Formal accession is expected in April 1999, the alliance's 50th anniversary.
But why do they want to join NATO? How can they trust an alliance that repeatedly chickened out in Bosnia when confronted by nothing more daunting than poorly trained, frequently drunk Bosnian Serb troops whose military specialty was ethnic cleansing? And why are the new NATO recruits afraid of Russia anyway?
The Russian army, at the moment, is about as frightening as the Salvation Army.
On paper, there are supposed to be 1.5 million Russians under arms. But Moscow admits this has fallen to a million, and the true figure may be much lower. Soldiers' pay is months in arrears, and many are so desperate that they are selling their weapons to get money for food. Lebed has been issuing warnings about possible mutinies, but the troops seem too demoralized even for that.
The military budget has fallen by 45 percent in real terms since 1992, and the army's fighting ability is so low that Chechen guerrillas actually recaptured Grozny, the breakaway republic's capital, in the last round of fighting in Chechnya. They were then able to hold it against all Russian attempts to dislodge them.
As a means of projecting force abroad, the Russian armed forces are completely useless. The army needs 300 new tanks a year to replace old ones, but it gets fewer than 60. Fighter pilots get only 10 or 20 hours of flight time a year, one-tenth of the amount needed to remain combat-ready. The navy has not built a single nuclear-armed submarine in the past five years.
Russia is not dangerous. So why join NATO for protection from it? Even if Russia should re-arm and turn nasty, do the Poles truly believe that NATO countries like Germany, Britain and the United States would really risk a nuclear war to save them?
Oddly enough, the Poles (and Czechs, Hungarians and Slovenes) do believe something like that. Or at least they think that NATO membership might force an aggressive Russia to think twice before attacking them, just in case the alliance wasn't bluffing.
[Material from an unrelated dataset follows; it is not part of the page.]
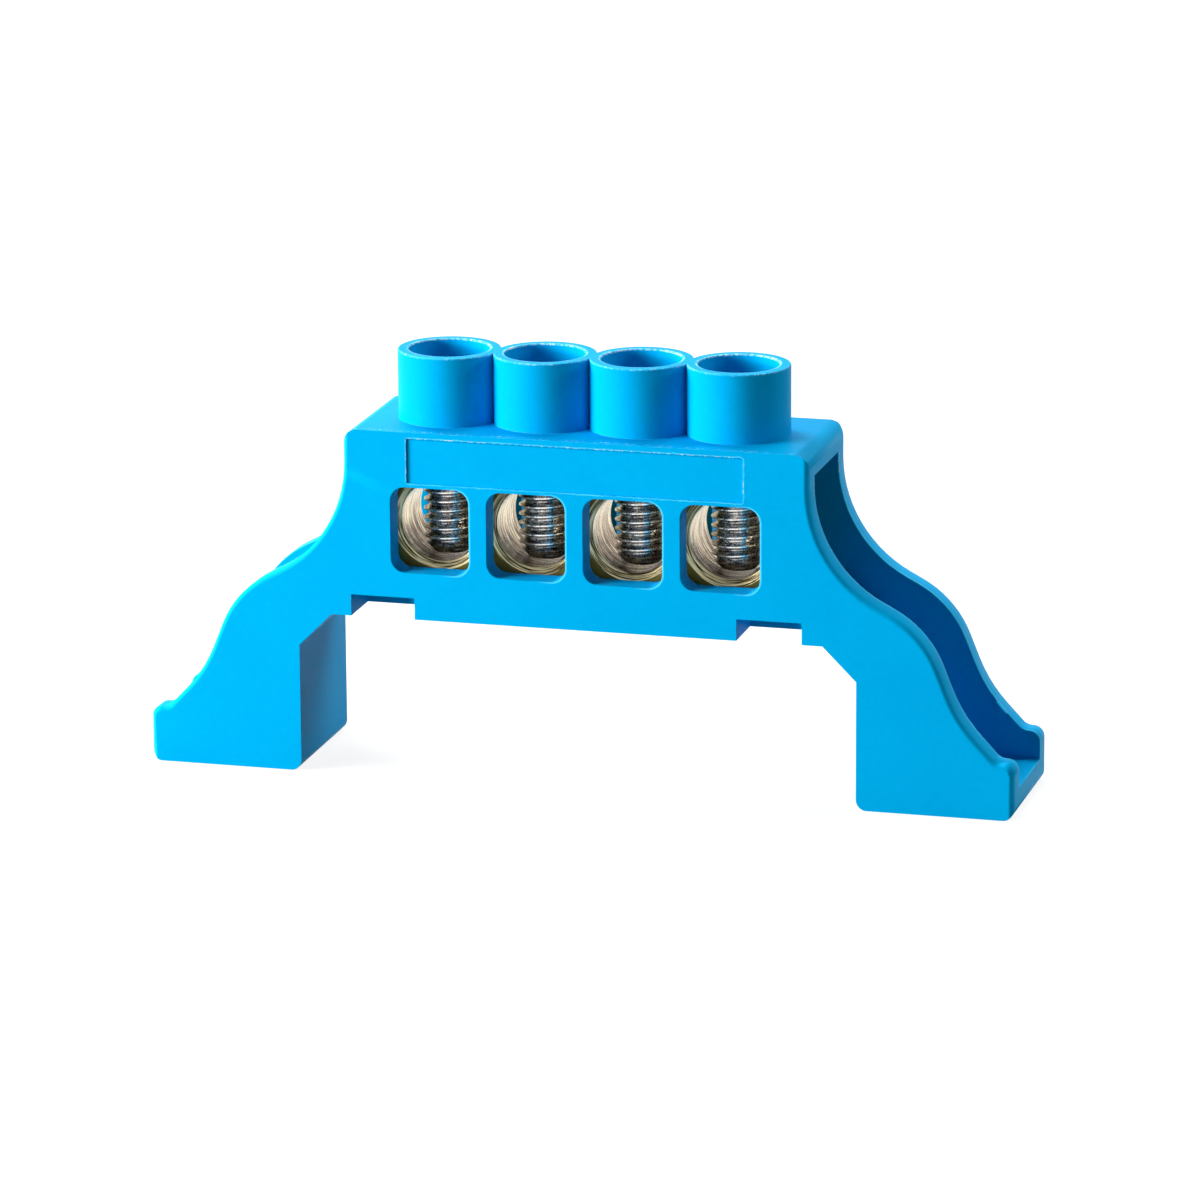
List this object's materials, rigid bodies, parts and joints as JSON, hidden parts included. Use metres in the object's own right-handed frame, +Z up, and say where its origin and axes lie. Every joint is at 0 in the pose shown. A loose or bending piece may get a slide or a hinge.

There is certainly no guarantee. The Czechs remember being betrayed to Hitler 60 years ago by Western European countries that had promised to protect them. Poles, on the other hand, remember a promise that Britain and France made to protect them from Nazi aggression -- and actually lived up to when Hitler invaded Poland in 1939. Nobody knows which way NATO would jump in a crisis, but joining it is cheap insurance.
This view is shared by the other Eastern European states that will not be receiving invitations to join NATO next year. Slovakia and Croatia were rejected because they are drifting perilously close to dictatorship. Rumania and Bulgaria are too unpredictable.
Former Soviet republics -- even Lithuania, Latvia and Estonia, who would desperately like to join -- are out of the question: Moscow would go crazy. But NATO thinks it can get away with four new members.
So there will be a very limited expansion of the alliance. Moscow will be mollified with promises that neither nuclear weapons nor foreign troops will be stationed on the territory of the new members. Other Eastern European countries will be offered all sorts of symbolic associations with NATO, but nothing concrete.
To sweeten the pill further, NATO will negotiate a "NATO and Russia Charter" giving the Russians a privileged role in shaping political and military decisions in Europe. But that charter will not be signed before NATO's expansion is agreed, lest Moscow tries to veto it. Everybody will hope that the Russian parliament doesn't get so upset that it cancels or refuses to ratify existing arms limitation treaties like START II.
Is all this strictly necessary? Probably not. Will Russia be so angered that it retaliates by kicking over the whole structure of European security treaties? On the evidence of Lebed's shifting position, probably not.
And will Europe be a safer and happier place when it is all done? Probably not.